Mew's most well-known works are her poems: Madeleine in Church (1913), The Fete (1916) and The Farmer's Bride (1916), which won her literary recognition and friends. Madelene in Church is a monologue that discloses her sin, her love, the unfaithful and her frustration in finding peace with the past and the present, the church and her life. The Fete renders a boy's reminiscence of an unusual encountering with circus bareback rider, which leads him to a point of no return and a very different perspective toward life. The Farmer's Bride narrates the frustration of a farmer that determines to keep his newlywed wife and makes her love him, only to find that alienation, exasperation and desolate status that is smothering the life.
Penelope Fitzgerald concluded that Mew was not obsessed with death even though she has made death her themes in most of her works. Mew's imagery-enriched poems may have aroused attention and critical review because of the unconventional patterns of stanza and rhyme. Critic like Humbert Wolfs, however, still highly appreciates her works and believes that Mew's works are free of pretension and genuinely and faithfully present the truth and the realistic.
Quotations:
"There is something horrible about a flower;
This, broken in my hand, is one of those
He threw it in just now; it will not live another hour;
There are thousands more; you do not miss a rose."

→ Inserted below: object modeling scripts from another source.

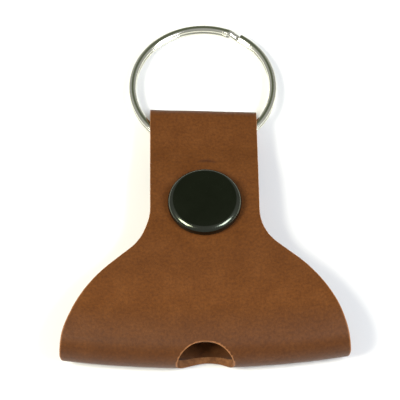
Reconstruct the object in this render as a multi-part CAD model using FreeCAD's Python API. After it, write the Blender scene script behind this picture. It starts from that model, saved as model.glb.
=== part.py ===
"""Leather pick holder on a split ring: a folded pouch that a snap fastener closes.

The holder lies on its back on a table, z = 0. X runs across the strap and +Y runs from the pouch to the ring.
All places are worked out from the foot of the snap, and are moved to the row frame when the parts are written.
One piece of leather runs from the end of the back strap, round the fold at the mouth of the thumb notch, up the
front, round the ring and back under the front strap. It is cut into nodes where it bends, so that it can move.
"""

import FreeCAD
import Part

import math
import os

Vector = FreeCAD.Vector

# ---- leather -------------------------------------------------------------------------------------------------
leather = 1.6  # thickness of the hide
strap_width = 22.4
fan_width = 58.7  # across the pouch at the fold
neck_radius = 10.5  # inside curve where the strap runs into the fan
neck_turn = 50.0  # degrees that the neck turns the edge away from the strap's direction
fan_radius = 29.9  # round shoulder of the fan
neck_start = -0.45  # y where the strap stops being straight, measured from the snap
pouch_length = 33.45  # from the snap to the outside of the fold
fold_radius = 5.0  # outside of the round fold at the foot of the pouch
fold_rise = 15.0  # degrees that the front still rises where it leaves the round fold
crest_radius = 20.0  # gentle bend over the top of the pouch
notch_width = 11.3  # thumb notch, a hole that is round on the grain side of the fold
notch_lift = 8.0  # degrees that the notch sits above the foremost line of the fold
strap_length = 24.6  # from the snap to the outside of the loop round the ring
loop_gap = 2.9  # free height inside the loop
loop_lead = 1.4  # straight stretch of the loop before it reaches the ring
tail_end = 7.2  # how far the turned-back tail reaches past the snap
back_strap_end = 9.0  # how far the back strap reaches past the snap
back_corner = 3.0  # rounded corners of the back strap's end
crease = 11.0  # y of the place above the snap where the strap bends
crease_length = 2.6  # stretch of strap that does the bending
seat_tilt = 5.0  # degrees that the snap leans towards the ring
seat_half = 8.2  # flat stretch of leather that is pinched by the snap, each side of its middle
table_gap = 0.02  # between the loop and the table
seat_ease = 30.0  # bend where a panel meets the flat stretch under the snap
seat_short = 0.4  # the flat stretch is this much shorter above the snap
strap_ease = 10.0  # bend of the front strap above the snap
loop_ease = 8.0  # bend where the front strap runs out over the ring
tail_ease = 3.0  # both bends of the tail under the strap
tail_shift = 0.7  # how much nearer the ring the tail turns up than the strap above it
loop_share = 0.15  # share of the tail's rise at which the loop's strip is cut
back_ease = 25.0  # bend where the back leaves the table
back_flat = 2.0  # flat stretch of the back on the table
front_corner = 0.5  # rounding left at the far corners of the front strap
panel_start = 1.0  # the panels start this far past the axis of the fold

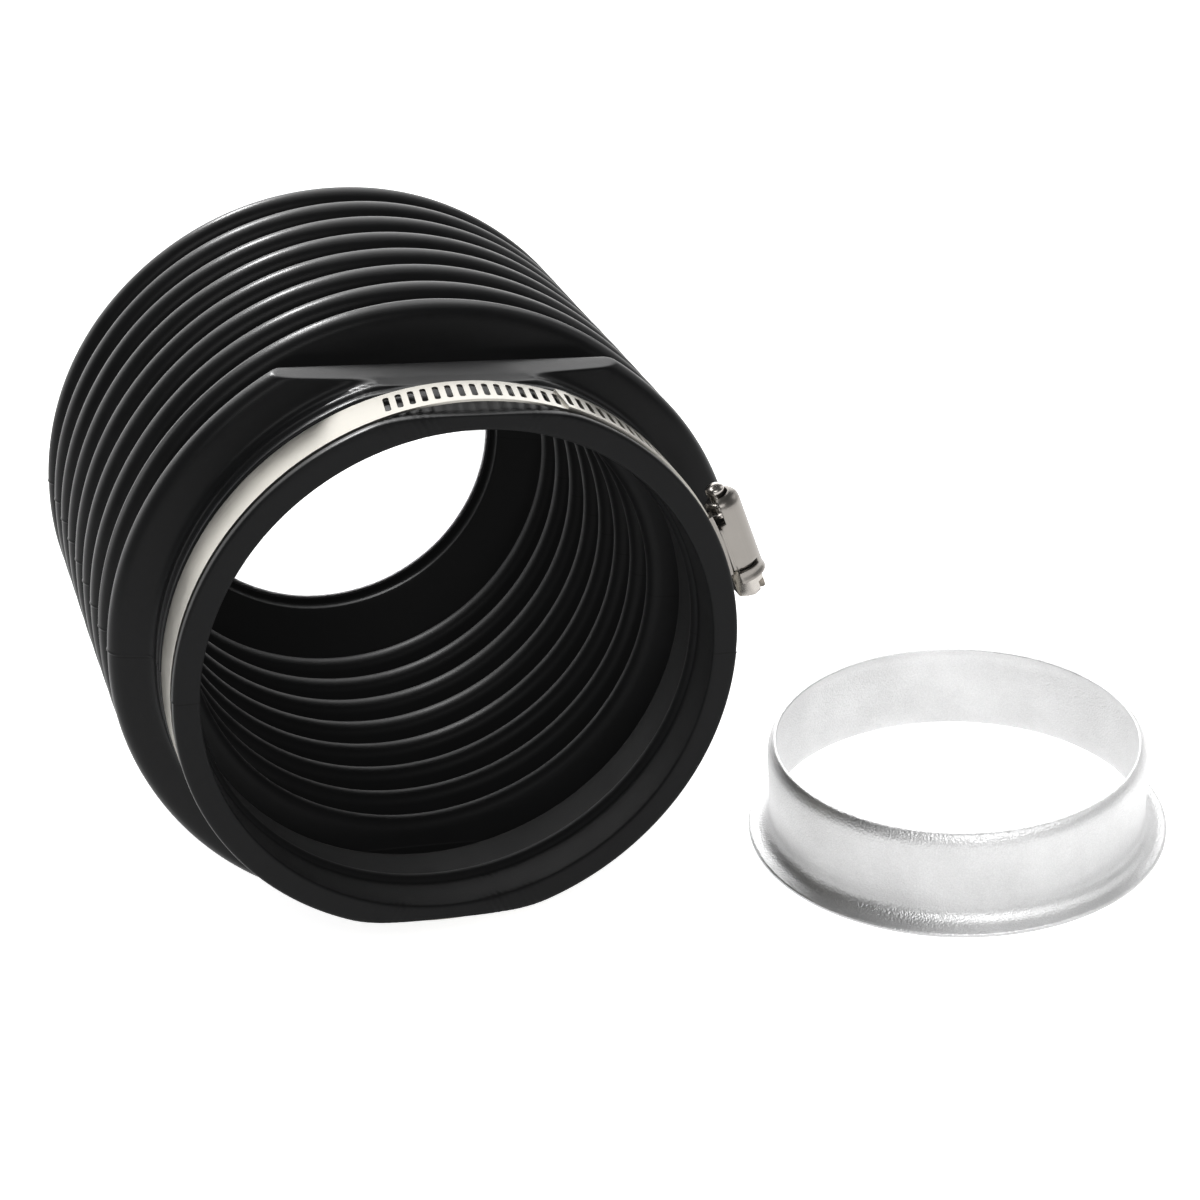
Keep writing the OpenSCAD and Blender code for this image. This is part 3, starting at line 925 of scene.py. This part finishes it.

"But still it was a lovely thing
Through the grey months to wait for Spring"
Personality
Charlotte Mew was a poet with a formidable reputation. Charlotte Mew was surrounded by mental ill-health and death from a young age. Three brothers died while she was still a child and two other siblings were committed to mental institutions. In 1923 literary friends used their influence to secure Mew a small government pension, but she became increasingly isolated and delusional. She entered a nursing home in 1928 but committed suicide by drinking disinfectant.
She wore men's clothing throughout her adult life and vowed never to marry (ostensibly for fear of passing on the mental illness that plagued her family). Some biographers surmise that she was a celibate lesbian.
Some of these personal difficulties may have been romantic. Mew was described as aloof and reserved (Harold Monro noted that it was the kind of reserve "that amounted to secretiveness"), perhaps in part because she was ashamed of her poverty, but biographers have speculated that on two occasions she was in love with women who rebuffed her. The first was Ella D'Arcy, a writer whom she knew during her Yellow Book days, and the second, later, was writer May Sinclair. These rejections were apparently tremendous blows to Mew.
Quotes from others about the person
Charlotte Mew was an extraordinary person and an even more extraordinary poet - as many of her contemporaries recognized. Thomas Hardy predicted that she would be "remembered when others are forgotten"; Siegfried Sassoon that "many will be on the rubbish heap when Charlotte’s star is at the zenith where it will remain"; and the poet laureate John Masefield said of Mew that "Hers is the one mind now living […] comparable to Emily Brontë’s for depth and fire…"
Interests
Writers
May Sinclair, Ella D'Arcy
Connections
Mew and her sister Anne vowed to remain childless so as not to transmit what they believed to be a family disorder.